AIM consisted of students who had been admitted to Stony Brook for the fall term but who would not have got in under ordinary admission procedures (a form of the dreaded affirmative action). In both cases, my task was to acclimatise these students to the vagaries of Freshman English, which they would all face in their first year. Ryan notes that black students are more likely to drop out than white ones, but the problems are often more cultural than intellectual. After several false starts, it became clear to me that the best thing I could do for these students was to outwit my former fellow graduate students. Thus we read Zen and the Art of Archery, John Barth, and other icons of the middle-class white Eng Lit teachers they were about to encounter. Most of the staff was not white, but we all felt that in my subject a cultural paradigm shift was in order. Many of the students survived to graduation.
One of the best compliments I ever had as a teacher was a return visit by one who was not my favourite student. I asked him how he was doing in his Freshman Lit course and he replied: ‘Remember all that bullshit you talked to us?’ ‘Yes, Dennis, I remember.’ ‘Well, I got this teacher who’s talking the same bullshit. I never thought there was anyone else in the world who talked like that.’ When it transpired that he was more than passing the class, I felt a surge of satisfaction Dennis would have thought absurd.

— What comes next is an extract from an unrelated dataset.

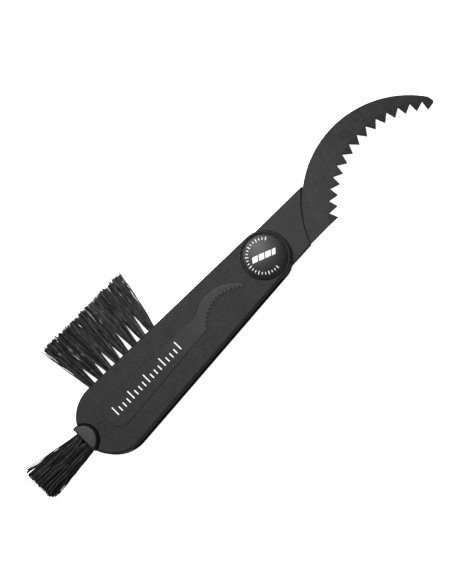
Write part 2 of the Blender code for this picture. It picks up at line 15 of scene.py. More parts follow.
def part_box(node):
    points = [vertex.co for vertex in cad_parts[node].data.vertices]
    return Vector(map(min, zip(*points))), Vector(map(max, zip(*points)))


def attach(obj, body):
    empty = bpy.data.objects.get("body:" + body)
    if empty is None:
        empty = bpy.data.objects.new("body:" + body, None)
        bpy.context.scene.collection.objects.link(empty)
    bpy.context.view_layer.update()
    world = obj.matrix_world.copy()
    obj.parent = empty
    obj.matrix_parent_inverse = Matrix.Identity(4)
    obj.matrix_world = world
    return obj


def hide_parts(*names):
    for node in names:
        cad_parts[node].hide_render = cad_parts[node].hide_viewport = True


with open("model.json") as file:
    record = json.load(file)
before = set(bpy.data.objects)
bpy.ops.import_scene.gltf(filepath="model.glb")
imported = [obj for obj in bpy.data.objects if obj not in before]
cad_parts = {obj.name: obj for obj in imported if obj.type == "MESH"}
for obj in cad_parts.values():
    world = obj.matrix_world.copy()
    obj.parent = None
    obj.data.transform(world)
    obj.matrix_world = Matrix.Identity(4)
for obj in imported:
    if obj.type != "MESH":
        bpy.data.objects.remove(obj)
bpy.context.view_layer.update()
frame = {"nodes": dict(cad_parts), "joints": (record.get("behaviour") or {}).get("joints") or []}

MM = 0.001
nodes = frame["nodes"]
FACE_Z = 14.0 * MM        # height of the handle's front face

# ---- refined shells ----
WELD = 0.002 * MM         # packed triangles don't share vertices; this joins them again
FLAT_ANGLE = 0.5          # degrees: neighbouring triangles flatter than this become one face
SMOOTH_ANGLE = 34.0       # degrees: edges sharper than this stay crisp
EDGE_ANGLE = 42.0         # degrees: edges sharper than this are broken by a small round
SHELL_EDGE = 0.12 * MM    # widths of the small rounds
CLAW_EDGE = 0.1 * MM
SOCKET_EDGE = 0.2 * MM
BLOCK_EDGE = 0.08 * MM

# ---- moulded plastic ----
GRAIN = 0.55 * MM         # size of the spark-eroded grain
GRAIN_DEPTH = 0.1 * MM
SPECK = 1.1 * MM          # size of the lighter and darker specks
RUB_FROM = -75 * MM       # along X, the raised panel grows lighter between these two
RUB_TO = -38 * MM
RUB_START = 0.12 * MM     # above the front face, where the panel's wall turns lighter
SLOPE_TOP = 0.40 * MM     # above the front face, where the small claw's sloping edge, with its painted highlight, ends
PAINTED_SHADE_SPAN = (40 * MM, 108 * MM)     # along X, painted shade darkens the claw between these two

# ---- bristles ----
SEATED = 4.75 * MM        # length of a bristle inside its hole
SIDE_BRISTLE_R = 0.2 * MM
END_BRISTLE_R = 0.22 * MM
BRISTLE_SIDES = 6
BRISTLE_STEPS = 12
SIDE_BRISTLES = 84        # in each tuft
END_BRISTLES = 95
SIDE_ROOT_R = 1.9 * MM    # radius of a tuft where it leaves its hole
END_ROOT_R = 2.4 * MM
SIDE_FAN = 0.9            # below 1, the bristles of a tuft spread sooner than evenly
END_FAN = 0.55
SIDE_INNER = 4.9 * MM     # spread at the tips, towards the next tuft and away from the row
SIDE_OUTER = 3.2 * MM
END_INNER = 7.0 * MM
END_OUTER = 3.6 * MM
SIDE_DEPTH = 3.4 * MM     # spread at the tips, across the row
END_DEPTH = 3.0 * MM
SWAY = 0.16 * MM          # waviness
SWAY_TURNS = (1.5, 3.2)   # waves along a bristle, fewest and most
FREE_FROM = 0.3 * MM      # past the plastic, where a bristle starts to spread
TIP_SCATTER = (0.45 * MM, 0.5 * MM)
SIDE_SEED = 11
END_SEED = 23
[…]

By the time Reagan pulled the plug on this particular Upward Bound programme, his policies had rendered the USA so egalitarian that almost half our students were white. We knew we could not do enough to stem the tide of these students being alienated from American society. But we did something, and it irks me to hear the likes of Ryan sitting in their ivory towers at Princeton dismissing the achievements of those who laboured for so long in a much less luxurious vineyard.
Ann Geneva
Wembley, Middlesex
Vol. 14 No. 10 · 28 May 1992
Like any rational person depressed by the slow pace of progress in opening higher education to black students, I cheer every blow struck by the forces of enlightenment. Ann Geneva describes just the sort of programme we need more of (Letters, 23 April), and I couldn’t agree more about the problems such programmes must address. I am sorry she should think me dismissive of her efforts: I’m anything but.